— WORK REQUIRED —
Write out the complete material exactly as it stands.

"""

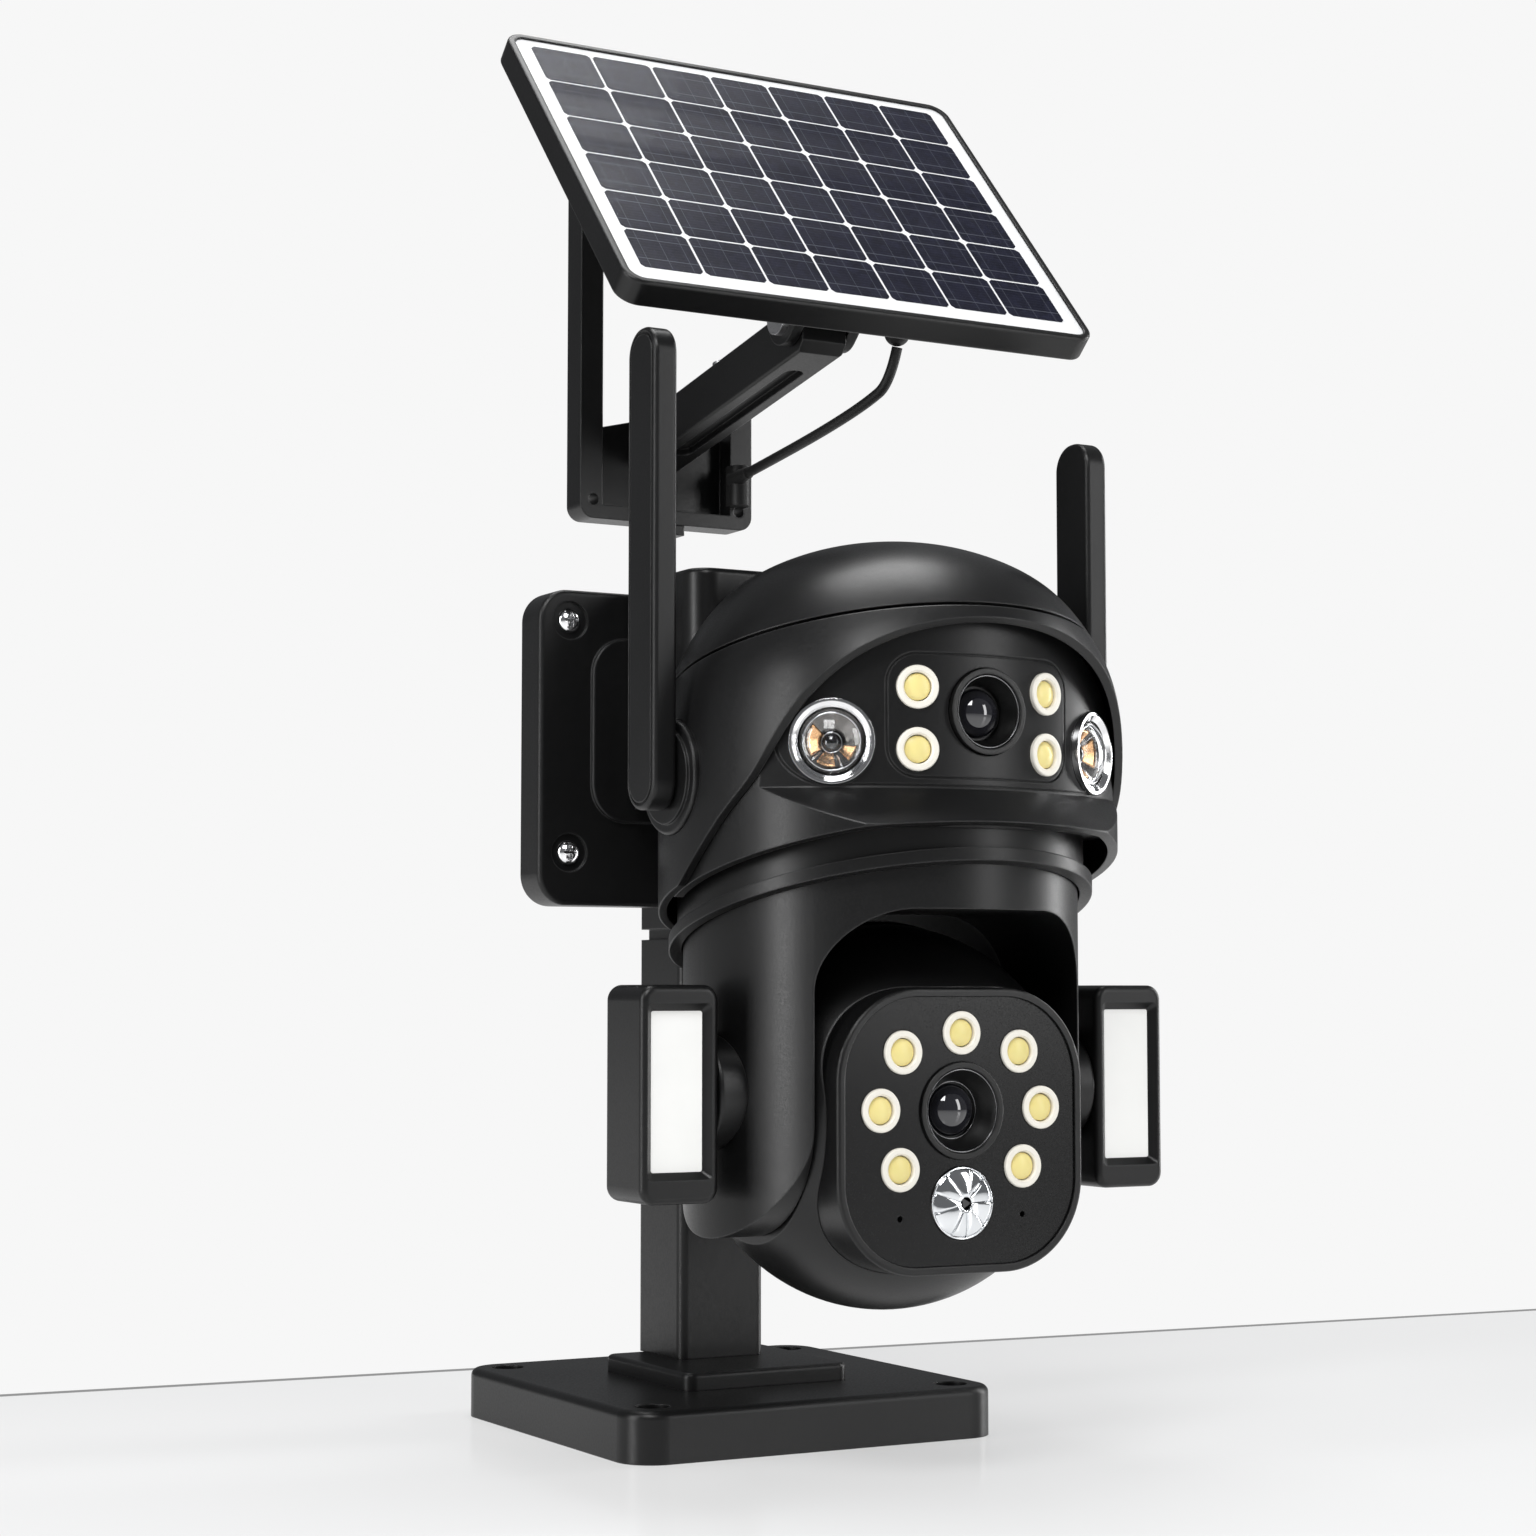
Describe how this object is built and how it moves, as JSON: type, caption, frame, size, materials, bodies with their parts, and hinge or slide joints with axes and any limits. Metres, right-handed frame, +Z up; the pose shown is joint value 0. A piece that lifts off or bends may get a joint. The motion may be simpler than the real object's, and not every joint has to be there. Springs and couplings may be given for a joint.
{
  "type": "security camera",
  "caption": "Outdoor pan-and-tilt security camera with a fixed upper head, side lights, fold-down antennas and a tilting solar panel, standing on a square base with a post",
  "frame": {"origin": "centre of the base plate's underside, on the surface the camera stands on", "axes": "+Z up, -Y the way the camera looks, +X to the right seen from behind the camera"},
  "size_m": [0.182, 0.2351, 0.4552],
  "materials": {
    "black_paint": "satin powder coat",
    "black_plastic": "satin moulded",
    "board_green": "solder mask",
    "cell": "coated",
    "cell_wrap": "shrink wrap",
    "chrome": "polished",
    "clear": "clear",
    "copper": "bright",
    "cream": "satin",
    "dark_glass": "coated",
    "gloss_black": "gloss",
    "lead_rubber": "smooth",
    "phosphor": "satin",
    "steel": "bare",
    "white_diffuser": "frosted",
    "white_sheet": "smooth"
  },
  "bodies": {
    "stand": {"antenna_sockets": "black_plastic", "arm_housing": "black_plastic", "base_plate": "black_paint", "battery_cells": "cell_wrap", "cap_screws": "steel", "carrier_post": "black_paint", "dome_cap": "black_plastic", "eye_housing": "black_plastic", "eye_led_chips": "phosphor", "eye_led_rings": "cream", "eye_lens_barrel": "black_plastic", "eye_lens_glass": "dark_glass", "flange_screws": "steel", "head_collar": "black_plastic", "head_floor": "black_plastic", "head_shell": "black_plastic", "main_board": "board_green", "mast": "black_paint", "mast_clamps": "black_paint", "plate_screws": "chrome", "post_flange": "black_paint", "post_tube": "black_paint", "sensor_bezels": "chrome", "sensor_cups": "copper", "sensor_domes": "clear", "shaft_bridge": "steel", "solar_arm": "black_paint", "solar_bracket": "black_paint", "solar_lead": "lead_rubber", "steel_plate": "steel", "tray_gland": "lead_rubber", "wall_plate": "black_paint"},
    "pan_turret": {"drum_shell": "black_plastic", "drum_retainer": "steel", "pan_motor": "steel", "tilt_pins": "steel", "light_hubs": "black_plastic"},
    "tilt_ball": {"ball_shell": "black_plastic", "face_bezel": "black_plastic", "face_plate": "gloss_black", "main_lens_barrel": "black_plastic", "main_lens_glass": "dark_glass", "face_led_rings": "cream", "face_led_chips": "phosphor", "pir_lens": "clear", "camera_board": "board_green", "tilt_motor": "steel"},
    "light_left": {"light_housing_left": "black_plastic", "light_diffuser_left": "white_diffuser"},
    "light_right": {"light_housing_right": "black_plastic", "light_diffuser_right": "white_diffuser"},
    "antenna_left": {"antenna_left": "black_plastic"},
    "antenna_right": {"antenna_right": "black_plastic"},
    "solar_panel": {"panel_frame": "black_plastic", "panel_backsheet": "white_sheet", "solar_cells": "cell", "panel_glass": "clear", "panel_ears": "black_paint", "panel_pin": "steel", "panel_gland": "lead_rubber"}
  },
  "joints": [
    {"name": "pan", "type": "hinge", "parent": "stand", "child": "pan_turret", "pos_m": [0, -0.1, 0.18], "axis": [0, 0, 1], "range_deg": [-175, 175]},
    {"name": "tilt", "type": "hinge", "parent": "pan_turret", "child": "tilt_ball", "pos_m": [0, -0.1, 0.105], "axis": [1, 0, 0], "range_deg": [-15, 85]},
    {"name": "light_left_tilt", "type": "hinge", "parent": "pan_turret", "child": "light_left", "pos_m": [-0.068, -0.103, 0.1132], "axis": [1, 0, 0], "range_deg": [-40, 40]},
    {"name": "light_right_tilt", "type": "hinge", "parent": "pan_turret", "child": "light_right", "pos_m": [0.068, -0.103, 0.1132], "axis": [1, 0, 0], "range_deg": [-40, 40]},
    {"name": "antenna_left_fold", "type": "hinge", "parent": "stand", "child": "antenna_left", "pos_m": [-0.076, -0.098, 0.2055], "axis": [1, 0, 0], "range_deg": [-35, 90]},
    {"name": "antenna_right_fold", "type": "hinge", "parent": "stand", "child": "antenna_right", "pos_m": [0.076, -0.098, 0.2055], "axis": [1, 0, 0], "range_deg": [-35, 90]},
    {"name": "panel_tilt", "type": "hinge", "parent": "stand", "child": "solar_panel", "pos_m": [0, -0.06, 0.357], "axis": [1, 0, 0], "range_deg": [-20, 15]}
  ]
}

"""

— RESULT OF THIS EXERCISE —
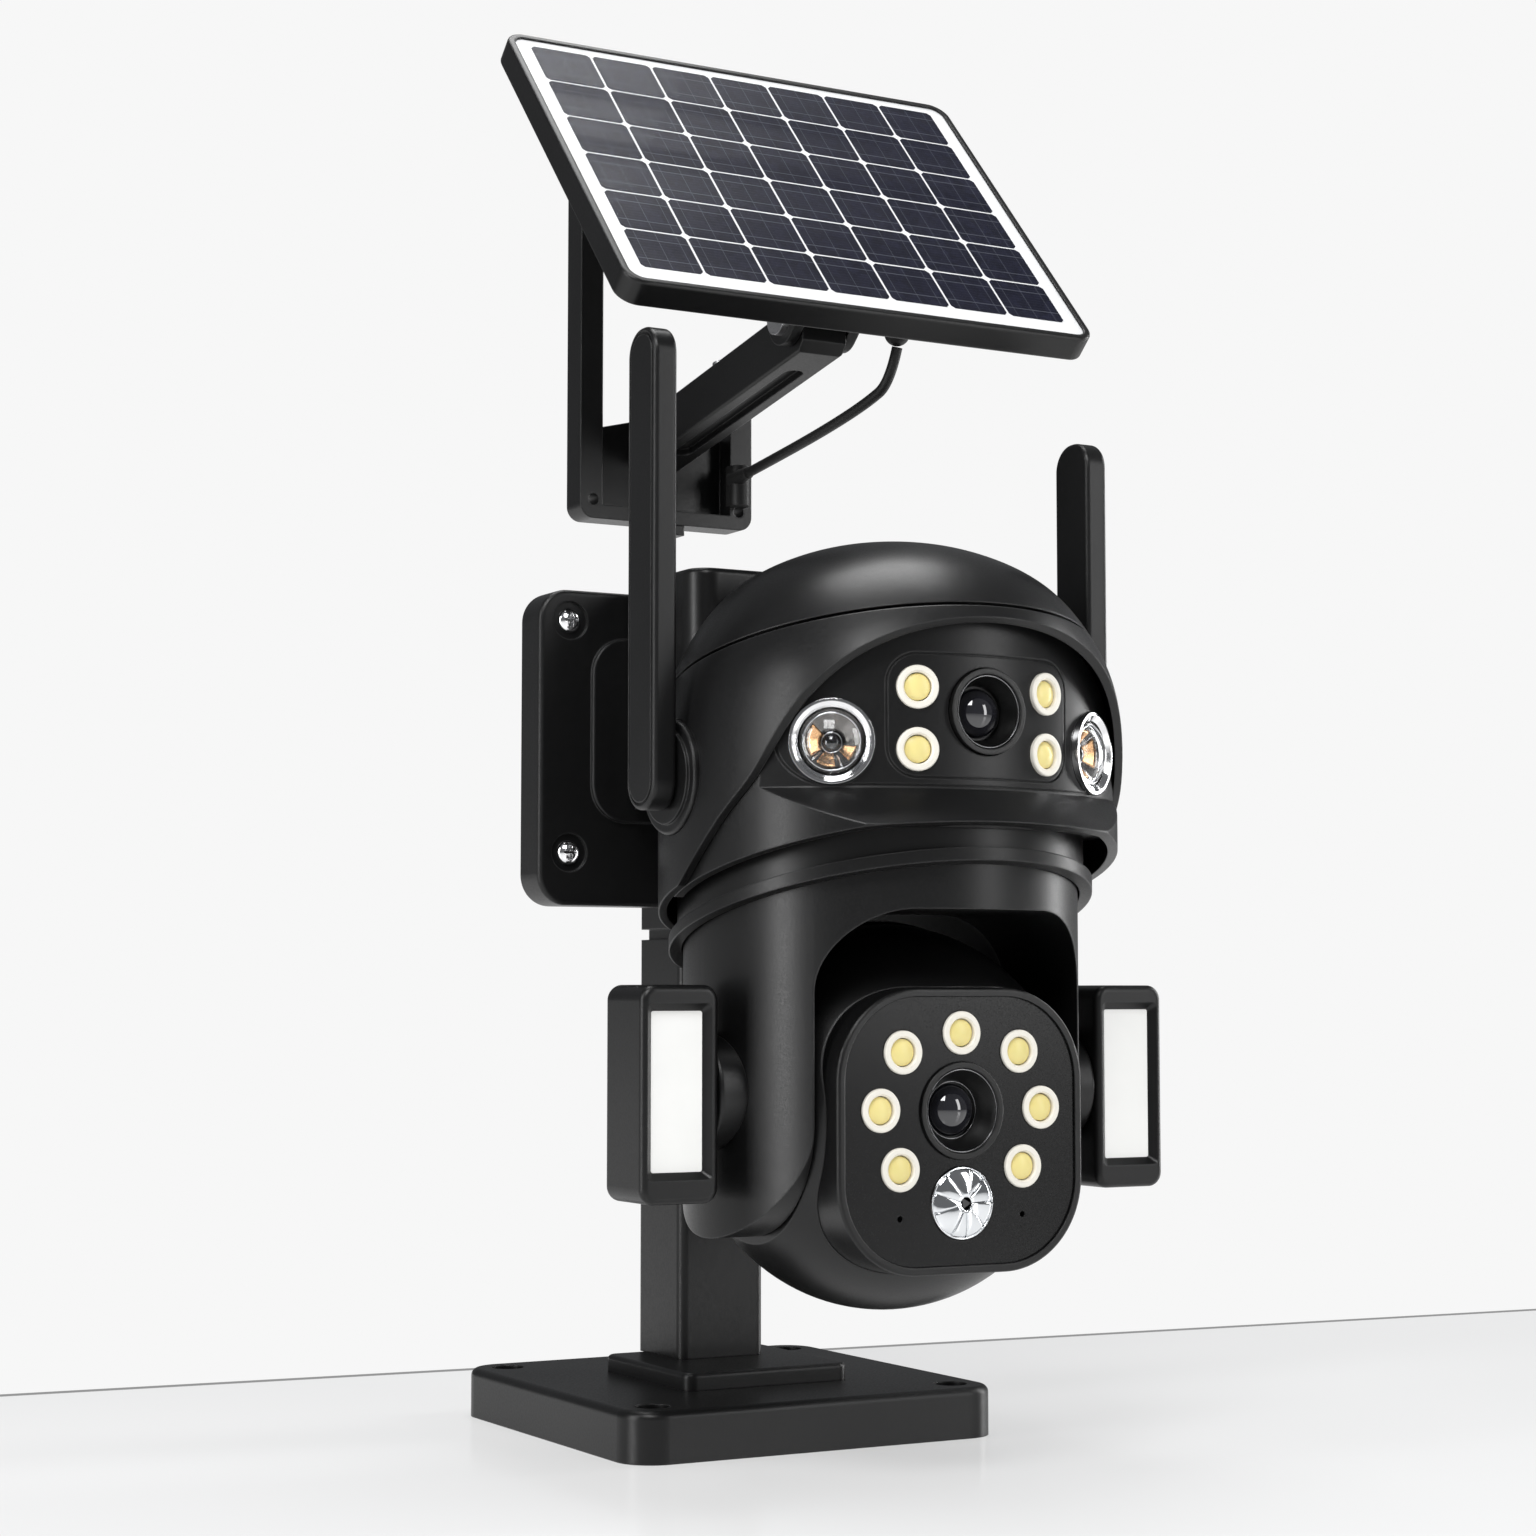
Describe how this object is built and how it moves, as JSON: type, caption, frame, size, materials, bodies with their parts, and hinge or slide joints with axes and any limits. Metres, right-handed frame, +Z up; the pose shown is joint value 0. A piece that lifts off or bends may get a joint. The motion may be simpler than the real object's, and not every joint has to be there. Springs and couplings may be given for a joint.
{
  "type": "security camera",
  "caption": "Outdoor pan-and-tilt security camera with a fixed upper head, side lights, fold-down antennas and a tilting solar panel, standing on a square base with a post",
  "frame": {"origin": "centre of the base plate's underside, on the surface the camera stands on", "axes": "+Z up, -Y the way the camera looks, +X to the right seen from behind the camera"},
  "size_m": [0.182, 0.2351, 0.4552],
  "materials": {
    "black_paint": "satin powder coat",
    "black_plastic": "satin moulded",
    "board_green": "solder mask",
    "cell": "coated",
    "cell_wrap": "shrink wrap",
    "chrome": "polished",
    "clear": "clear",
    "copper": "bright",
    "cream": "satin",
    "dark_glass": "coated",
    "gloss_black": "gloss",
    "lead_rubber": "smooth",
    "phosphor": "satin",
    "steel": "bare",
    "white_diffuser": "frosted",
    "white_sheet": "smooth"
  },
  "bodies": {
    "stand": {"antenna_sockets": "black_plastic", "arm_housing": "black_plastic", "base_plate": "black_paint", "battery_cells": "cell_wrap", "cap_screws": "steel", "carrier_post": "black_paint", "dome_cap": "black_plastic", "eye_housing": "black_plastic", "eye_led_chips": "phosphor", "eye_led_rings": "cream", "eye_lens_barrel": "black_plastic", "eye_lens_glass": "dark_glass", "flange_screws": "steel", "head_collar": "black_plastic", "head_floor": "black_plastic", "head_shell": "black_plastic", "main_board": "board_green", "mast": "black_paint", "mast_clamps": "black_paint", "plate_screws": "chrome", "post_flange": "black_paint", "post_tube": "black_paint", "sensor_bezels": "chrome", "sensor_cups": "copper", "sensor_domes": "clear", "shaft_bridge": "steel", "solar_arm": "black_paint", "solar_bracket": "black_paint", "solar_lead": "lead_rubber", "steel_plate": "steel", "tray_gland": "lead_rubber", "wall_plate": "black_paint"},
    "pan_turret": {"drum_shell": "black_plastic", "drum_retainer": "steel", "pan_motor": "steel", "tilt_pins": "steel", "light_hubs": "black_plastic"},
    "tilt_ball": {"ball_shell": "black_plastic", "face_bezel": "black_plastic", "face_plate": "gloss_black", "main_lens_barrel": "black_plastic", "main_lens_glass": "dark_glass", "face_led_rings": "cream", "face_led_chips": "phosphor", "pir_lens": "clear", "camera_board": "board_green", "tilt_motor": "steel"},
    "light_left": {"light_housing_left": "black_plastic", "light_diffuser_left": "white_diffuser"},
    "light_right": {"light_housing_right": "black_plastic", "light_diffuser_right": "white_diffuser"},
    "antenna_left": {"antenna_left": "black_plastic"},
    "antenna_right": {"antenna_right": "black_plastic"},
    "solar_panel": {"panel_frame": "black_plastic", "panel_backsheet": "white_sheet", "solar_cells": "cell", "panel_glass": "clear", "panel_ears": "black_paint", "panel_pin": "steel", "panel_gland": "lead_rubber"}
  },
  "joints": [
    {"name": "pan", "type": "hinge", "parent": "stand", "child": "pan_turret", "pos_m": [0, -0.1, 0.18], "axis": [0, 0, 1], "range_deg": [-175, 175]},
    {"name": "tilt", "type": "hinge", "parent": "pan_turret", "child": "tilt_ball", "pos_m": [0, -0.1, 0.105], "axis": [1, 0, 0], "range_deg": [-15, 85]},
    {"name": "light_left_tilt", "type": "hinge", "parent": "pan_turret", "child": "light_left", "pos_m": [-0.068, -0.103, 0.1132], "axis": [1, 0, 0], "range_deg": [-40, 40]},
    {"name": "light_right_tilt", "type": "hinge", "parent": "pan_turret", "child": "light_right", "pos_m": [0.068, -0.103, 0.1132], "axis": [1, 0, 0], "range_deg": [-40, 40]},
    {"name": "antenna_left_fold", "type": "hinge", "parent": "stand", "child": "antenna_left", "pos_m": [-0.076, -0.098, 0.2055], "axis": [1, 0, 0], "range_deg": [-35, 90]},
    {"name": "antenna_right_fold", "type": "hinge", "parent": "stand", "child": "antenna_right", "pos_m": [0.076, -0.098, 0.2055], "axis": [1, 0, 0], "range_deg": [-35, 90]},
    {"name": "panel_tilt", "type": "hinge", "parent": "stand", "child": "solar_panel", "pos_m": [0, -0.06, 0.357], "axis": [1, 0, 0], "range_deg": [-20, 15]}
  ]
}